6.2.3. Idle Timeouts
To mitigate the risk of unintentional server overload, DNS clients MUST take care to minimise the idle time of established DNS-over-TCP sessions made to any individual server. DNS clients SHOULD close the TCP connection of an idle session, unless an idle timeout has been established using some other signalling mechanism, for example, [edns-tcp-keepalive].
To mitigate the risk of unintentional server overload, it is RECOMMENDED that the default server application-level idle period be on the order of seconds, but no particular value is specified. In practice, the idle period can vary dynamically, and servers MAY allow idle connections to remain open for longer periods as resources permit. A timeout of at least a few seconds is advisable for normal operations to support those clients that expect the SOA and AXFR request sequence to be made on a single connection as originally specified in [RFC1035]. Servers MAY use zero timeouts when they are experiencing heavy load or are under attack.
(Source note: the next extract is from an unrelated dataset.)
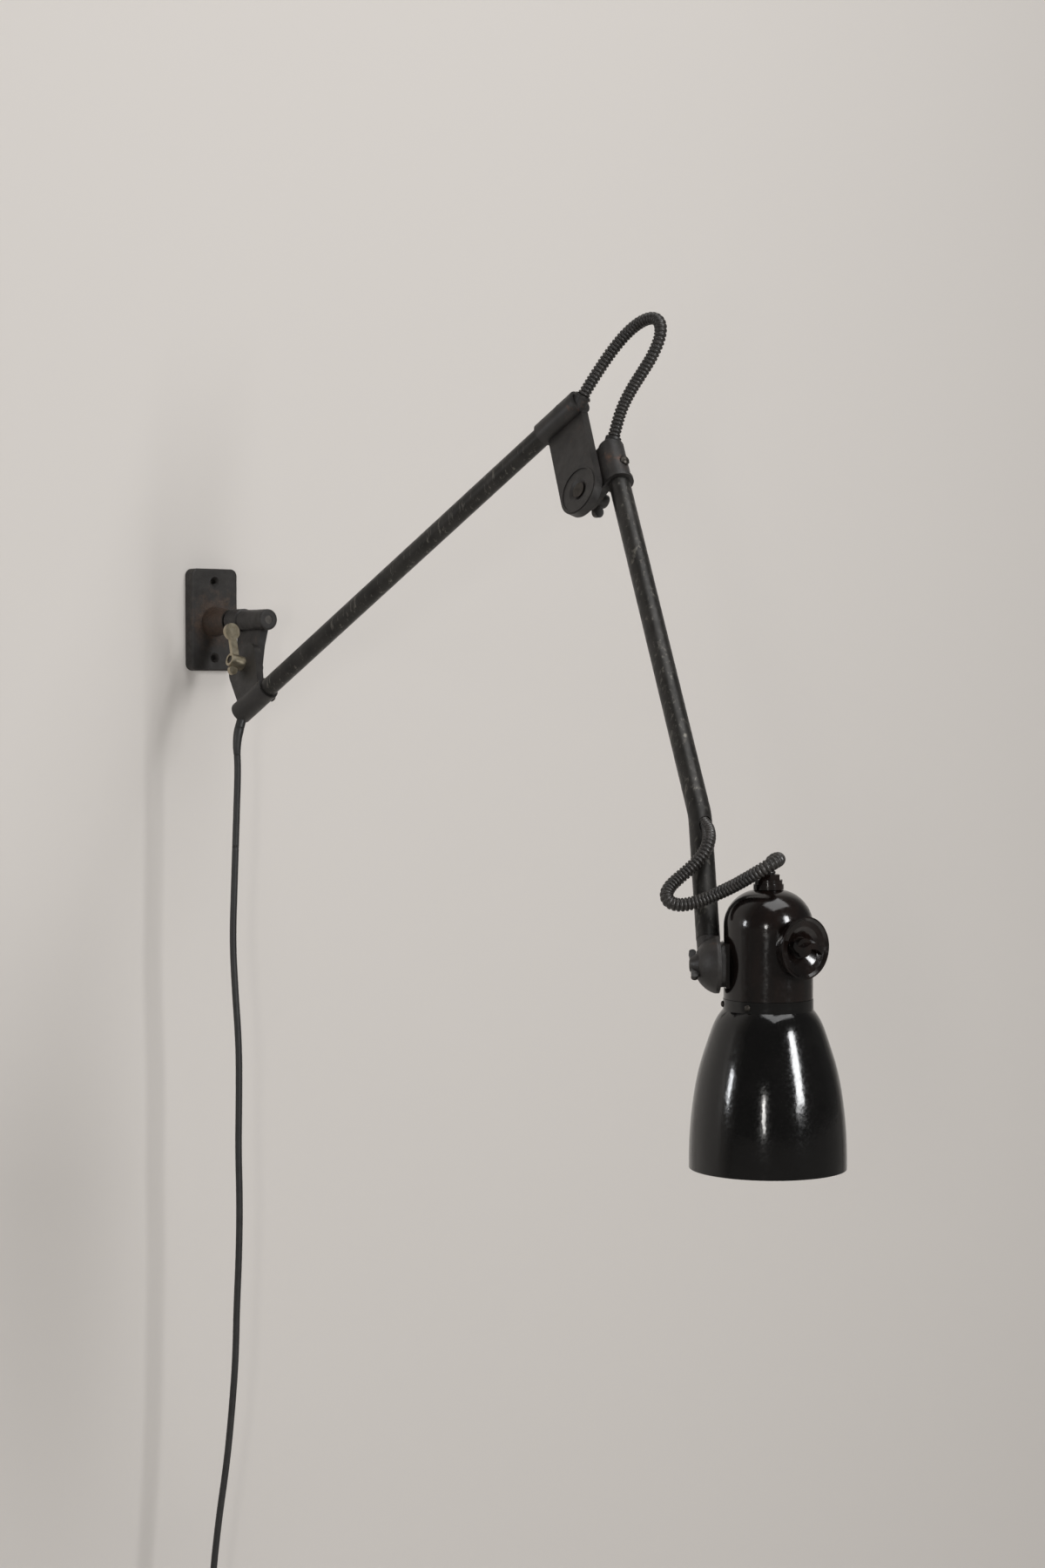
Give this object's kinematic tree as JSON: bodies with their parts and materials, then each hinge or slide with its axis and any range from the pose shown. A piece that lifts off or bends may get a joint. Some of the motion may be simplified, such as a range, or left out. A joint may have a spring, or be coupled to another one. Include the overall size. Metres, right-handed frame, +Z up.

DNS messages delivered over TCP might arrive in multiple segments. A DNS server that resets its idle timeout after receiving a single segment might be vulnerable to a "slow-read attack". For this reason, servers SHOULD reset the idle timeout on the receipt of a full DNS message, rather than on receipt of any part of a DNS message.
6.2.4. Teardown
Under normal operation DNS clients typically initiate connection closing on idle connections; however, DNS servers can close the connection if the idle timeout set by local policy is exceeded. Also, connections can be closed by either end under unusual conditions such as defending against an attack or system failure/reboot.
DNS clients SHOULD retry unanswered queries if the connection closes before receiving all outstanding responses. No specific retry algorithm is specified in this document.
If a DNS server finds that a DNS client has closed a TCP session (or if the session has been otherwise interrupted) before all pending responses have been sent, then the server MUST NOT attempt to send those responses. Of course, the DNS server MAY cache those responses.